Andy Garcia and cast shine in “City Island”
Mention New York City and I immediately conjure up images of Broadway neon, rats, David Letterman, big rats, the Yankees, Coney Island, bigger rats, crowded subways, concrete canyons raining ticker tape, Yogi, Mickey and King Kong. Did I mention King Kong-sized rats? So, I was pleasantly surprised to discover a New England-style enclave located in the Borough of the Bronx called City Island that serves as the bucolic, sailboat-bobbing backdrop for the new Andy Garcia-Alan Arkin comedy “City Island” which debuts March 19 in New York and L.A.
The film, an audience award winner at the Trifecta Film Festival, is reminiscent of “Little Miss Sunshine” and “Moonstruck,” but while comedies about dysfunctional families are about as rare as Starbucks drive-thru’s, writer-director Raymond De Felitta has created a dysfunctional family one can not only root for in earnest, but leave the theater actually liking (even if they all have the annoying habit of stealing smokes when nobody’s watching them).
The patriarch is Vince Rizzo (Garcia), a prison guard with a Bronx accent accustomed to dealing with the undertow of life who harbors dreams of becoming an actor, but isn’t comfortable telling the family about the drama classes he’s taking on the side. So, Vince studies up on Marlon Brando whenever he’s alone and then hides the book on Brando in the bathroom. Then there’s his hot-tempered wife, Joyce (Julianne Margulies), who would like a little zest put back in her marriage and erupts when her husband asks for something special for dinner. Ezra Miller plays their teenaged son, Vinnie, who’s bizarre sexual fetish with morbidly obese women and the food they consume leads him to befriend a fat neighbor next door. And then there’s Vinnie’s older sister, Vivian (Dominik Garcia-Lorido, Garcia’s real-life daughter), who returns home from college but doesn’t tell anyone that she’s secretly working nights at a local strip club.
Rounding out the cast is Steven Strait, who plays a hunky young prisoner named Tony, who Vince invites home to stay for awhile, not telling Tony or his family that he is convinced Tony is the son he fathered by another woman and abandoned years before.
Misunderstandings abound in the Rizzo household. When Joyce discovers that her husband isn’t at work, she believes he is having an affair, so she decides to take revenge by coming on to Tony. Emily Mortimer is Molly, a member of the drama class, who befriends Vince. As drama teacher Michael Malakov, Arkin builds on the deadpan curmudgeon that fit him so well in “Little Miss Sunshine” that he won the Oscar for best supporting actor.
Garcia’s impersonation of Brando during an audition for a Martin Scorsese film had the audience roaring with laughter during a special screening Wednesday night at the Landmark Theater in Westwood. There were more laughs when teenager Vinnie remarks at the dinner table that his sister’s breasts seem to be getting larger and a peeved Joyce catches her husband gazing at their daughter’s chest. Arkin, meanwhile, delivers a humorous rant to his drama students about something that really annoys him: actors who pause for dramatic effect when delivering their lines.

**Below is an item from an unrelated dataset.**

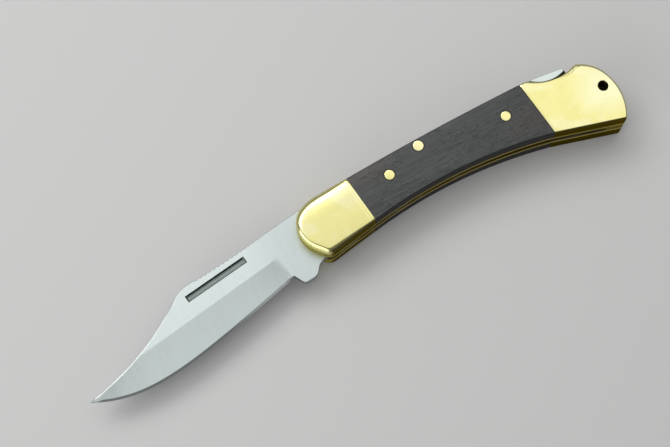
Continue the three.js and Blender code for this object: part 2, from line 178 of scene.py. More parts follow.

Garcia, who is a producer on the film, addressed the crowd at the Landmark prior to the screening. He said the entire shoot lasted only 27 days and he’s had children born that required more labor. While mild-mannered and introspective, you can tell Garcia is proud of the film, as he should be. His performance is, at turns, hilarious, manic and powerful. The scene where he nearly botches his audition by trying to mimic Brando is a classic and then the true talent of Garcia is showcased when he is called back to asked to improvise into the camera. Garcia also noted that many of Arkin’s lines were improvised.
If I had my way, some smart TV network executive would watch “City Island” and then turn the Rizzo’s into a weekly comedy – sort of an update on the Bunkers. But TV now seeks out real-life eccentrics to put on camera.